What Goes into a Branch Transformation Project

Some of the things to step about in a branch transformation project, recommended Willis, is to begin with project guidelines. This is the first step in building out a projected budget.

Other steps include:

  • How big will the branch be? Is it a microbranch, a “transformed” branch (usually 1,200 to 3,000 square feet) or a traditional branch of more than 3,000 square feet.
  • What’s the current occupancy status? Is it vacant or occupied? This makes a big difference. If its occupied with branch staff, you’re going to have to work weekends and maybe nights, and keep it clean. That has to be managed.”
  • What’s your delivered level of finish: Low, medium or high? “There is a large range here and based on your member base and what other branches look like, costs can vary from $300 per square foot to more than $1,000 per square foot.”

Willis said experience has shown branch budgets are often under-allocated and more expensive than many expect, due in part to not counting indirect branch expenses.

The Process

It’s critical to have a process in place before beginning, said Willis.

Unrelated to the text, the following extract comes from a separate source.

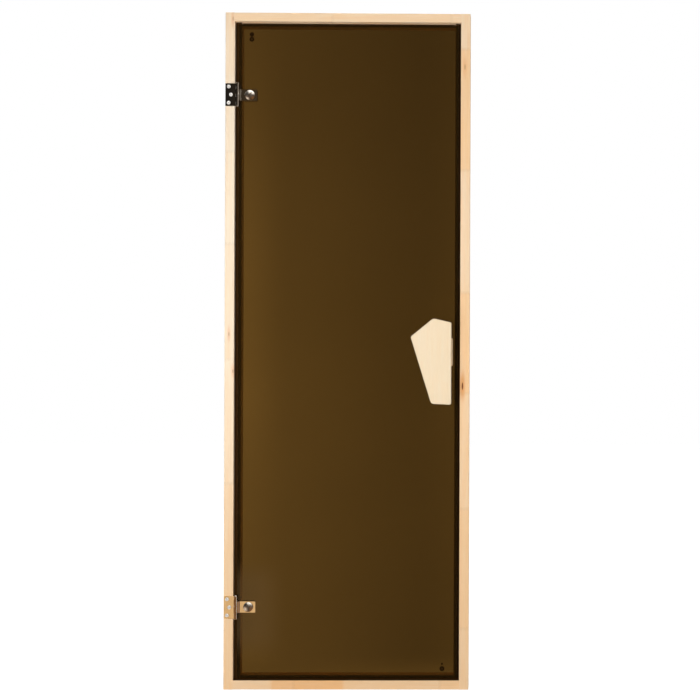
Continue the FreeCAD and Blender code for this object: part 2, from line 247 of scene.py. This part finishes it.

“Don’t have a vendor hand off what they are responsible for to you, and you have to figure out what’s next. This is the biggest delay in building branches and can be challenging. It’s a common story that a branch opens eight months late.  There has to be a perfect hand off of the baton every time.”

The Big Mistake

“Don’t hire the board’s contractor or designer,” cautioned Willis. “This has happened to me three times in last 18 months to two years. When designing a branch, it can be easy to shoot for the stars and miss. The board may say they know a general contractor who says ‘I can do it for cheaper.’ It takes an expert to get it right; otherwise your project could be over budget, past deadline, riddled with change orders, require updates a year later, and fall far below expectations. And you can’t hold the board responsible for any of this because they are your boss.”

Create a Playbook

Willis stressed he is an advocate of having a Transformation Playbook.

“Once you’ve decided on an approach and a design firm, everyone on the core team must stack hands-on the strategic intent for not just one branch, but network-wide adoption over time,” said Willis. “All your challenges, desires and research in-between are summarized in an executive summary to ensure executive alignment is obtained, and we are all on the same page.  This aligns everyone 12 to 18 months prior to the branch opening. There is so much that can change; minimize that change.

Technology

When looking at new technologies, Willis urged CUs to ask themselves:

  • Is the goal to be less transactional and more advisory?
  • Do you have intentions of building up other service categories, such as real estate and investments?
  • Better penetration of add-on services; showcasing of promotes and reasons why?
  • Focusing on the member: is your cash flow automated?
  • Moving to digital services: are you trying to have all members use mobile deposit?

Do the Math

Willis said CUs must also ask themselves:

  • Does this technology reduce transaction cost and time?
  • Does it eliminate FTEs or require more support?
  • Do the solutions make the banking experience better for the member?
  • Do these technologies, or the impact they’ll provide, have a clear and measurable ROI?

People

Willis offered a final observation on branch transformation:

“If your employees don’t get the science behind the transformation then the members won’t either,” he said.